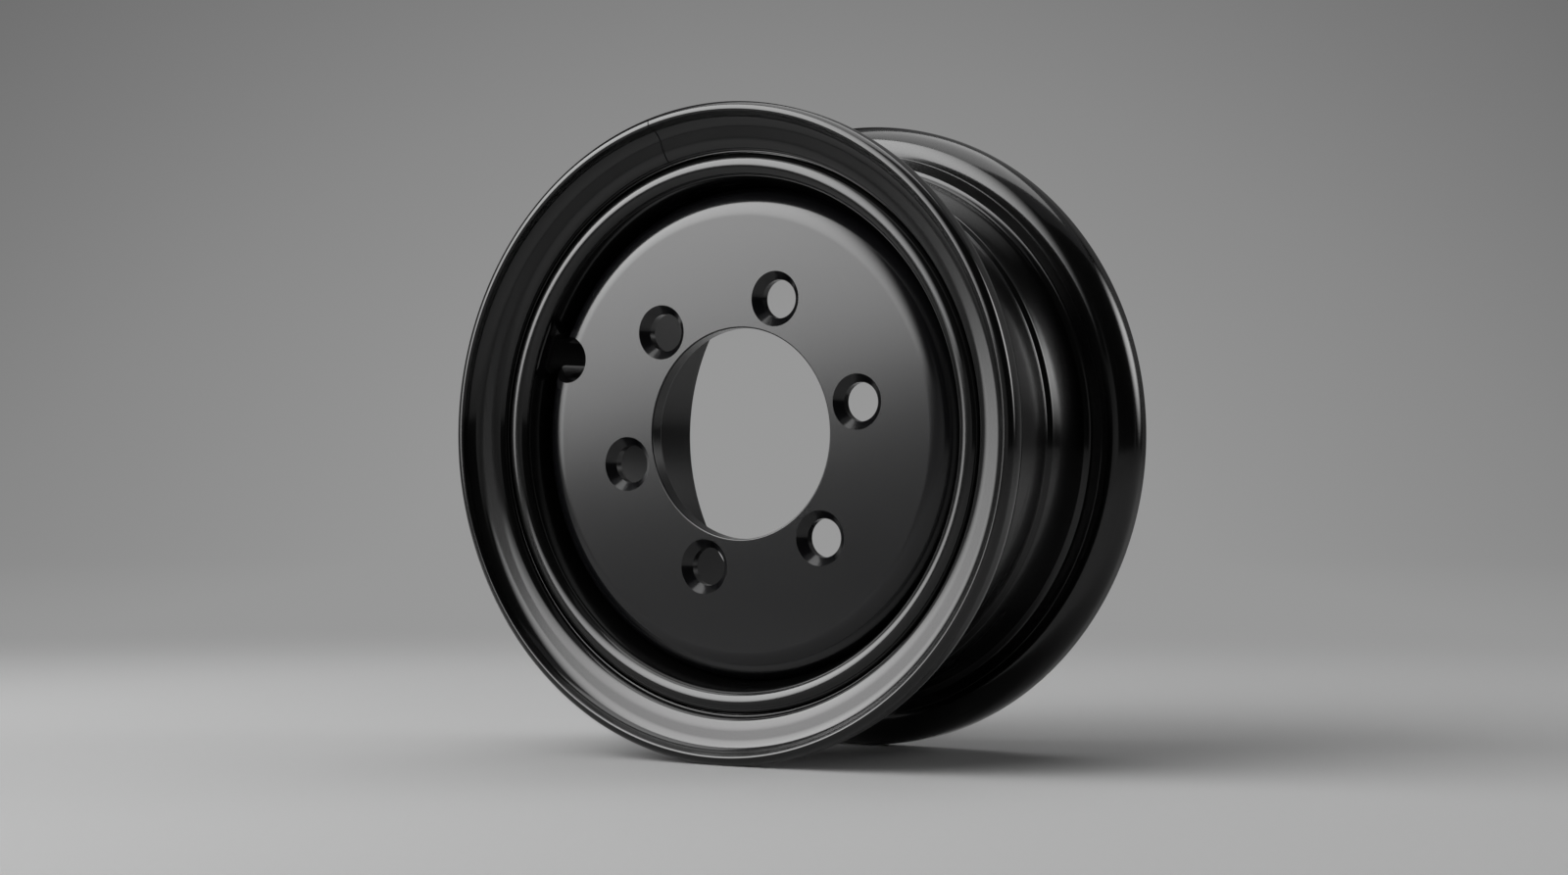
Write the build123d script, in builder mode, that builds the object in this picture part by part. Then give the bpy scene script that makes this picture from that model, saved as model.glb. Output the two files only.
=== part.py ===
from build123d import *
import os
from math import cos, radians, sin, tan

# Steel wheel rim for a small forklift truck, in millimetres.
# The wheel turns about Y. Its outer face looks toward -Y and +Z is up.
# The origin is the wheel's centre: on the axis, midway between the two flange lips.
# Each ring is a section drawn as (radius, place along the axis) and turned about Y.

# Rim size
seat_diameter = 203.2  # bead seat, carried on to the flange face
between_flanges = 76.2  # from the tyre side of one flange to that of the other
flange_height = 17.5  # from the bead seat to the top of the flange
seat_taper = 5.0  # degrees, both seats fall toward the middle of the rim

# Flange section, the same curves on both sides of the rim
heel_radius = 3.0  # hollow between seat and flange
ridge_rise = 3.2  # the low ridge over the heel ends this far above the heel's curve
ridge_step = 0.5  # the heel stands this far inside the flange face
face_straight = 1.4  # straight part of the flange face, from the ridge to the curl
top_straight = 2.7  # straight part of the flange's top, from the curl to the lip
lip_thickness = 5.7  # radial thickness at the rounded lip
throat_straight = 0.2  # straight part inside the lip, before the hollow

# Rim base
base_drop = 3.6  # from the bead seat down to the flat base
base_wall = 8.0  # thickness of the base, whose bore takes the disc's skirt
rear_root = 5.9  # thickness of the fixed flange at its root
rear_seat_width = 23.2  # from the flange face to the step down to the base
seat_step_slope = 45.0  # degrees, the step's ramp
seat_step_round = 1.2

# Gutter at the front edge of the rim base, which holds the side ring
gutter_depth = 1.4  # below the flat base
gutter_width = 12.3
gutter_wall = 6.3  # from the nose's front to the gutter's front wall
gutter_round = 0.9
nose_height = 4.1  # above the gutter's floor
nose_wall = 7.3  # radial thickness of the rounded nose
nose_proud = 2.7  # the nose stands this far in front of the ring's flange
lead_in_depth = 12.2  # from the nose's front to where the base's bore starts

# Side ring, seated in the gutter
ring_root = 4.4  # thickness of the ring's flange at its root
ring_clearance = 0.2  # between the ring's foot and the gutter's floor
ring_overhang_clearance = 0.3  # between the ring's edge and the nose, seen as a fine line
ring_end_clearance = 0.6  # between the foot's end and the gutter's rear wall
ring_edge = 0.5  # small bevels along the ring's foot
split_gap = 0.4  # the sprung ring's ends, closed together
split_turn = -55.0  # degrees from the valve hole round to the split

# Wheel disc, drawn from plate as a deep cup
plate_thickness = 6.0
disc_setback = 6.2  # from the nose's front back to the disc's outer face
shoulder_radius = 14.9  # outside of the bend between face and skirt
skirt_clearance = 0.1  # between the skirt and the base's bore, all round
skirt_past_weld = 4.4  # the skirt's rear edge stands this far past the weld
edge_bevel = 0.8

# Hub fixing
hub_bore = 76.6
bolt_circle = 101.6
bolt_count = 6
bolt_hole = 14.0
countersink_diameter = 20.0
countersink_angle = 90.0
first_hole_angle = 12.5  # degrees from +X toward +Z

# Valve: a hole through the disc's shoulder, a relief beside it and a slot through both walls
valve_angle = 160.0  # degrees from +X toward +Z
valve_hole = 17.4
valve_hole_inset = 7.6  # from the skirt's outside in to the hole's axis
relief_width = 15.0
relief_depth = 3.0  # into the wall of the base's bore
relief_setback = 2.5  # from the disc's face back to the relief's front end
slot_width = 15.0
slot_length = 30.0
slot_land = 14.6  # metal left between the gutter and the slot

# Weld between the skirt's end and the rear of the base
weld_leg = 5.0
weld_bulge = 0.9

# Flange places worked out from the sizes above
seat_radius = seat_diameter / 2
seat_fall = tan(radians(seat_taper))
flange_face = between_flanges / 2
flange_radius = seat_radius + flange_height
heel_face = flange_face - ridge_step
ridge_height = heel_radius + ridge_rise
ridge_radius = seat_radius + ridge_height
ridge_round = ridge_step / 2
curl_radius = flange_height - ridge_height - face_straight
lip_round = 0.49 * lip_thickness
lip_inner = flange_radius - lip_thickness
flange_depth = curl_radius + top_straight + lip_round
lip_place = flange_face + flange_depth

# Rim base places
base_radius = seat_radius - base_drop
base_inner = base_radius - base_wall
rear_face = flange_face + rear_root
rear_seat_start = flange_face - rear_seat_width
rear_seat_low = seat_radius - rear_seat_width * seat_fall
ramp_start = rear_seat_start - (rear_seat_low - base_radius) / tan(radians(seat_step_slope))

# Gutter and side ring places
ring_front = -(flange_face + ring_root)
nose_front = ring_front - nose_proud
gutter_floor = base_radius - gutter_depth
gutter_front = nose_front + gutter_wall
gutter_rear = gutter_front + gutter_width
nose_outer = gutter_floor + nose_height
nose_inner = nose_outer - nose_wall
nose_round = 0.49 * nose_wall
nose_back = nose_front + nose_wall / 2
ring_bore = gutter_floor + ring_clearance
overhang_bore = nose_outer + ring_overhang_clearance
foot_end = gutter_rear - ring_end_clearance
foot_end_radius = seat_radius - (flange_face + foot_end) * seat_fall

# Disc and weld places
face_place = nose_front + disc_setback
disc_back = face_place + plate_thickness
skirt_outer = base_inner - skirt_clearance
skirt_inner = skirt_outer - plate_thickness
weld_radius = skirt_outer + weld_leg
weld_end = rear_face + weld_leg
skirt_end = weld_end + skirt_past_weld

# Valve places
valve_side = Vector(cos(radians(valve_angle)), 0, sin(radians(valve_angle)))
valve_hole_radius = skirt_outer - valve_hole_inset
relief_radius = base_inner + relief_depth - relief_width / 2
relief_start = face_place + relief_setback
slot_place = gutter_rear + slot_land + slot_length / 2
slot_front_round = slot_place - (slot_length - slot_width) / 2
slot_reach = seat_radius - skirt_inner
front_clear = lip_place + 1.0  # cuts that open to the front run this far


def corner(section, radius, place):
    """The corner of a drawn section nearest to a radius and a place along the axis."""
    return section.vertices().sort_by_distance((radius, place))[0]


def flange_corners(side):
    """Corners of the tyre side of a flange, from its heel to its lip. side is -1 front, 1 rear."""
    return [
        (seat_radius - ridge_step * seat_fall, side * heel_face),
        (ridge_radius, side * heel_face),
        (ridge_radius, side * flange_face),
        (flange_radius, side * flange_face),
        (flange_radius, side * lip_place),
        (lip_inner, side * lip_place),
    ]


def round_flange(section, side, root):
    """Curves of one flange: heel, ridge, curl, lip and the hollow on its outer side."""
    fillet(corner(section, seat_radius, side * heel_face), heel_radius)
    fillet(corner(section, ridge_radius, side * heel_face), ridge_round)
    fillet(corner(section, flange_radius, side * flange_face), curl_radius)
    fillet(corner(section, flange_radius, side * lip_place), lip_round)
    fillet(corner(section, lip_inner, side * lip_place), lip_round)
    throat_radius = flange_depth - root - lip_round - throat_straight
    fillet(corner(section, lip_inner, side * (flange_face + root)), throat_radius)


def front_plane(place):
    """A plane across the axis as seen from the front, X to the right and Z up."""
    return Plane(origin=(0, place, 0), x_dir=(1, 0, 0), z_dir=(0, -1, 0))


def valve_plane(radius, place):
    """A plane square to the valve's radial direction, its X along the wheel's axis."""
    return Plane(origin=valve_side * radius + Vector(0, place, 0), x_dir=(0, 1, 0), z_dir=valve_side)


# Rim base: one rolled section with the gutter, the flat base, the rear seat and the fixed flange
with BuildPart() as rim_base:
    with BuildSketch(Plane.XY) as base_section:
        with BuildLine():
            Polyline(
                (nose_inner, nose_front),
                (nose_outer, nose_front),
                (nose_outer, gutter_front),
                (gutter_floor, gutter_front),
                (gutter_floor, gutter_rear),
                (base_radius, gutter_rear),
                (base_radius, ramp_start),
                (rear_seat_low, rear_seat_start),
                *flange_corners(1),
                (lip_inner, rear_face),
                (base_inner, rear_face),
                (base_inner, nose_front + lead_in_depth),
                (nose_inner, nose_back),
                close=True,
            )
        make_face()
        fillet(corner(base_section, nose_inner, nose_front), nose_round)
        fillet(corner(base_section, nose_outer, nose_front), nose_round)
        chamfer(corner(base_section, nose_outer, gutter_front), ring_edge)
        fillet(corner(base_section, gutter_floor, gutter_front), gutter_round)
        fillet(corner(base_section, gutter_floor, gutter_rear), ring_edge)
        chamfer(corner(base_section, base_radius, gutter_rear), ring_edge)
        fillet(corner(base_section, base_radius, ramp_start), seat_step_round)
        fillet(corner(base_section, rear_seat_low, rear_seat_start), seat_step_round)
        round_flange(base_section, 1, rear_root)
    revolve(axis=Axis.Y)

    # Slot that lets the valve in from the tyre
    with BuildSketch(valve_plane(skirt_inner, slot_place)):
        SlotOverall(slot_length, slot_width)
    extrude(amount=slot_reach, mode=Mode.SUBTRACT)

    # Relief for the valve's stem in the wall of the bore, from beside the valve hole to the slot
    with BuildSketch(front_plane(slot_front_round)):
        with Locations(Vector(valve_side.X, valve_side.Z) * relief_radius):
            Circle(relief_width / 2)
    extrude(amount=slot_front_round - relief_start, mode=Mode.SUBTRACT)
rim_base.part.label = "rim_base"

# Side ring: the front flange and its bead seat in one sprung ring, with its foot in the gutter
with BuildPart() as side_ring:
    with BuildSketch(Plane.XY) as ring_section:
        with BuildLine():
            Polyline(
                (ring_bore, gutter_front),
                (overhang_bore, gutter_front),
                (overhang_bore, ring_front),
                (lip_inner, ring_front),
                *reversed(flange_corners(-1)),
                (foot_end_radius, foot_end),
                (ring_bore, foot_end),
                close=True,
            )
        make_face()
        chamfer(corner(ring_section, ring_bore, gutter_front), gutter_round)
        chamfer(corner(ring_section, overhang_bore, ring_front), ring_edge)
        chamfer(corner(ring_section, foot_end_radius, foot_end), ring_edge)
        chamfer(corner(ring_section, ring_bore, foot_end), ring_edge)
        round_flange(ring_section, -1, ring_root)
    revolve(axis=Axis.Y)

    # The ring is split once, so that it can be sprung over the nose
    with BuildSketch(Plane.XZ):
        with PolarLocations((ring_bore + flange_radius) / 2, 1, start_angle=valve_angle + split_turn):
            Rectangle(2 * flange_height, split_gap)
    extrude(amount=front_clear, mode=Mode.SUBTRACT)
side_ring.part.label = "side_ring"

# Wheel disc: flat face, rounded shoulder and a skirt that runs to the rear of the rim
with BuildPart() as wheel_disc:
    with BuildSketch(Plane.XY) as disc_section:
        with BuildLine():
            Polyline(
                (hub_bore / 2, face_place),
                (skirt_outer, face_place),
                (skirt_outer, skirt_end),
                (skirt_inner, skirt_end),
                (skirt_inner, disc_back),
                (hub_bore / 2, disc_back),
                close=True,
            )
        make_face()
        chamfer(corner(disc_section, hub_bore / 2, face_place), edge_bevel)
        chamfer(corner(disc_section, hub_bore / 2, disc_back), edge_bevel)
        chamfer(corner(disc_section, skirt_outer, skirt_end), edge_bevel)
        chamfer(corner(disc_section, skirt_inner, skirt_end), edge_bevel)
        fillet(corner(disc_section, skirt_outer, face_place), shoulder_radius)
        fillet(corner(disc_section, skirt_inner, disc_back), shoulder_radius - plate_thickness)
    revolve(axis=Axis.Y)

    # Countersunk holes for the wheel bolts
    with Locations(front_plane(face_place)):
        with PolarLocations(bolt_circle / 2, bolt_count, start_angle=first_hole_angle):
            CounterSinkHole(
                radius=bolt_hole / 2,
                counter_sink_radius=countersink_diameter / 2,
                depth=2 * plate_thickness,
                counter_sink_angle=countersink_angle,
            )

    # Slot that lets the valve in, in line with the one in the base
    with BuildSketch(valve_plane(skirt_inner, slot_place)):
        SlotOverall(slot_length, slot_width)
    extrude(amount=slot_reach, both=True, mode=Mode.SUBTRACT)

    # Valve hole, from the slot out through the shoulder
    with BuildSketch(front_plane(slot_front_round)):
        with Locations(Vector(valve_side.X, valve_side.Z) * valve_hole_radius):
            Circle(valve_hole / 2)
    extrude(amount=slot_front_round + front_clear, mode=Mode.SUBTRACT)
wheel_disc.part.label = "wheel_disc"

# Fillet weld round the rear end of the skirt
with BuildPart() as disc_weld:
    with BuildSketch(Plane.XY):
        with BuildLine():
            Line((skirt_outer, weld_end), (skirt_outer, rear_face))
            Line((skirt_outer, rear_face), (weld_radius, rear_face))
            SagittaArc((weld_radius, rear_face), (skirt_outer, weld_end), -weld_bulge)
        make_face()
    revolve(axis=Axis.Y)
disc_weld.part.label = "disc_weld"

os.makedirs("parts", exist_ok=True)
for piece in (rim_base, side_ring, wheel_disc, disc_weld):
    export_step(piece.part, f"parts/{piece.part.label}.step")
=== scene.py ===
import bpy
import math
from mathutils import Matrix, Vector


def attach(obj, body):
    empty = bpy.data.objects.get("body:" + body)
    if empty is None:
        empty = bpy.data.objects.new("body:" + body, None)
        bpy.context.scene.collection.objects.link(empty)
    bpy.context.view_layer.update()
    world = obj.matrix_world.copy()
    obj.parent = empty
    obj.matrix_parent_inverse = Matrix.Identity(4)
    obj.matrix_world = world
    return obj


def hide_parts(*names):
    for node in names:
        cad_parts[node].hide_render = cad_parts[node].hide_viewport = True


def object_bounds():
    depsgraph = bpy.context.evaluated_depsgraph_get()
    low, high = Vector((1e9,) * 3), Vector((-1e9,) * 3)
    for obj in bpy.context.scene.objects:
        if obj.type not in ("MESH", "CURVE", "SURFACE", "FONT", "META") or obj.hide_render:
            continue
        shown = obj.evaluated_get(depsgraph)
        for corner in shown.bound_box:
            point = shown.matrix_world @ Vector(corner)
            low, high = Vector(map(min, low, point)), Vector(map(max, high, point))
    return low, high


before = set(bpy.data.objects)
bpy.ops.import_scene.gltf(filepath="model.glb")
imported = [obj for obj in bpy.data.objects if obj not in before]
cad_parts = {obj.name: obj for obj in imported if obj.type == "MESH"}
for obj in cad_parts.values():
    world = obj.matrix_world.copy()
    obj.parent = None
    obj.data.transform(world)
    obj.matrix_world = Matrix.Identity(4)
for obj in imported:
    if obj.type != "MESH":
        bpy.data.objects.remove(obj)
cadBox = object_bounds()  # the model's box before anything is added
floorHeight = cadBox[0][2]  # the wheel stands on its lowest point
print("frame loaded:", sorted(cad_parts))

mm = 0.001  # one millimetre in metres


# sRGB hex to the linear colour that a shader socket takes
def linearColour(hexCode):
    parts = [int(hexCode[i:i + 2], 16) / 255 for i in (1, 3, 5)]
    return [part / 12.92 if part <= 0.04045 else ((part + 0.055) / 1.055) ** 2.4 for part in parts] + [1.0]


# adds one node: settings are properties or input values, links are input sockets and what feeds them
def addNode(tree, kind, settings=None, links=None):
    node = tree.nodes.new(kind)
    for key, value in (settings or {}).items():
        if isinstance(key, str) and hasattr(node, key):
            setattr(node, key, value)
        else:
            node.inputs[key].default_value = value
    for key, source in (links or {}).items():
        tree.links.new(source, node.inputs[key])
    return node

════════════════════

■ **DIRECTIONS**:
Give again, word for word, the lines starting at the line that has "# Fillet weld round the rear end of the skirt" and ending at the line that has "obj.matrix_world = world", with both of those lines included and nothing else.

■ **OUTPUT BELOW**:
# Fillet weld round the rear end of the skirt
with BuildPart() as disc_weld:
    with BuildSketch(Plane.XY):
        with BuildLine():
            Line((skirt_outer, weld_end), (skirt_outer, rear_face))
            Line((skirt_outer, rear_face), (weld_radius, rear_face))
            SagittaArc((weld_radius, rear_face), (skirt_outer, weld_end), -weld_bulge)
        make_face()
    revolve(axis=Axis.Y)
disc_weld.part.label = "disc_weld"

os.makedirs("parts", exist_ok=True)
for piece in (rim_base, side_ring, wheel_disc, disc_weld):
    export_step(piece.part, f"parts/{piece.part.label}.step")
=== scene.py ===
import bpy
import math
from mathutils import Matrix, Vector


def attach(obj, body):
    empty = bpy.data.objects.get("body:" + body)
    if empty is None:
        empty = bpy.data.objects.new("body:" + body, None)
        bpy.context.scene.collection.objects.link(empty)
    bpy.context.view_layer.update()
    world = obj.matrix_world.copy()
    obj.parent = empty
    obj.matrix_parent_inverse = Matrix.Identity(4)
    obj.matrix_world = world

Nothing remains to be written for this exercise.